IDC's Bibby put it in more concrete terms. "There's still sales quotas, I'm sure," he says. "If they have to break the rules a little bit, and they might have to upset one partner, I'm not sure they're not going to do that again. But I do like this model. This is going to be the scorecard."

Part of the reason concerns crop up is that Microsoft partners have it pretty good, adds IDC's Bibby. "Compared to a lot of other companies who've got professional services, Microsoft isn't bad. You're looking at a problem, but it's not as big a problem as other vendors have," he says.

Reaching Out
Along with the effort to be more accountable to partners, Microsoft is seeking more partner feedback. At the WWPC, Devenuti announced the formation of a Partner Advisory Council, which will begin meeting in the fall.

"I don't think we've done a good enough job getting our message out to partners and talking to partners directly," he says, adding that the Worldwide Partner Group and Enterprise and Partner Group, each have a partner council. "I didn't [originally] see the value in adding to what they were doing."

"Partners have been really clear with me, that when they understand what we do, they're happy," Devenuti says. "Partners have told me over and over again, 'We know how to work with you when you tell us [what we need to know]'"

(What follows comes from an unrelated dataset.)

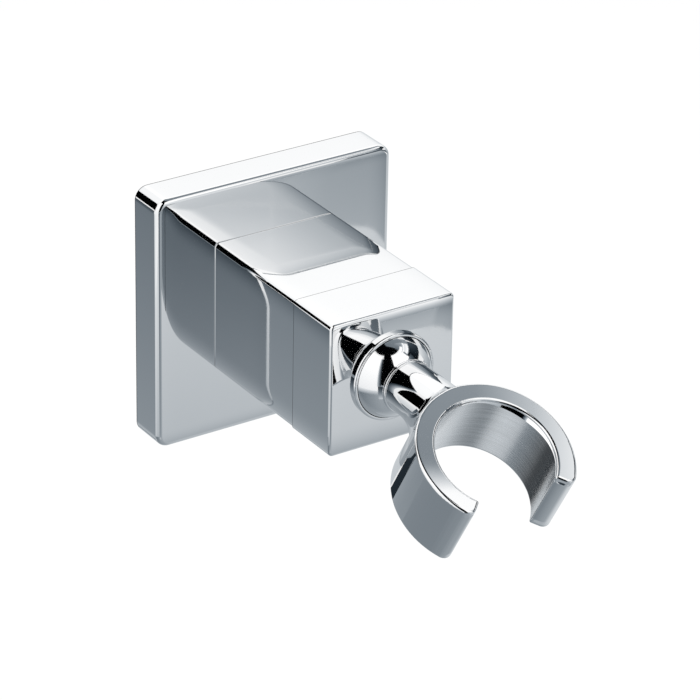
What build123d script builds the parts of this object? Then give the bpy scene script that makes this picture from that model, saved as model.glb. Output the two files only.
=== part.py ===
from build123d import *
from math import acos, asin, cos, degrees, radians, sin, sqrt
import os

# Wall-mounted hand shower holder, in millimetres.
# Origin: where the square body's centre line meets the wall. The wall is the plane Y = 0,
# the body stands out along -Y and +Z is up. "Depth" below is the distance out from the wall.

# Wall plate and square body, read off the photo with the body 28 mm square
plate_side = 54.0
plate_depth = 8.3
plate_drop = 1.3            # the plate's centre hangs a little under the body's centre line
plate_corner_r = 2.7
plate_edge_r = 1.0
plate_front_wall = 1.8
plate_side_wall = 2.0
rosette_gap = 0.2           # around the post, and around the soft seal
body_side = 28.0
body_reach = 42.0           # from the plate's face to the front block's face
block_length = 13.1         # the visible front block, ahead of the seam
sleeve_step = 0.15          # the block stands this much proud of the sleeve on each side
body_edge_r = 1.0
face_edge_r = 0.5
sleeve_wall = 2.05
sleeve_hole_corner_r = 0.6

# Ball joint
ball_r = 8.9
ball_behind_face = 2.0      # the ball's centre, behind the block's front face
turn_gap = 0.1              # radial gap of every turning fit
lip_r = 9.1
lip_height = 1.0
lip_edge_r = 0.4
thread_step = 0.4           # the thread is this much wider than the bore ahead of it
land_length = 2.2           # bore at ball size behind the ball's centre
thread_run_out = 0.4
thread_gap = 0.03           # radial gap that stands for a screwed or pushed-in fit
liner_wall = 0.8
liner_hole_angle = 20.0     # angles of the liner and cup, from the ball's rear pole
liner_rim_angle = 46.0
cup_rim_angle = 50.0
cup_hole_r = 4.5
cup_back_wall = 2.3
washer_thickness = 0.5
washer_rim_gap = 0.3
spring_thickness = 0.7
spring_cone = 0.45
spring_bore_r = 5.1
spring_rim_gap = 0.6
tension_ring_length = 4.0
tension_ring_key = 10.0
tension_ring_notch = 0.7
notch_half = 1.5
wiper_section_r = 0.65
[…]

Devenuti, formerly Microsoft's chief information officer, summed up the opportunity for partners in his keynote while showing a slide of all forthcoming Microsoft products:

"Now, three years ago when I was CIO, if I saw a slide like this, I'd think about the requirements, what business requirements do these products fit, how do I think about building solutions that make my users happier," he said. "Today, when I look at this slide, I see something different, I see opportunity, lots and lots of service opportunity. ... None of these products works out of the box; these are deep solutions that are going to require great service professionals working with our customers to make sure these realities, these benefits come through."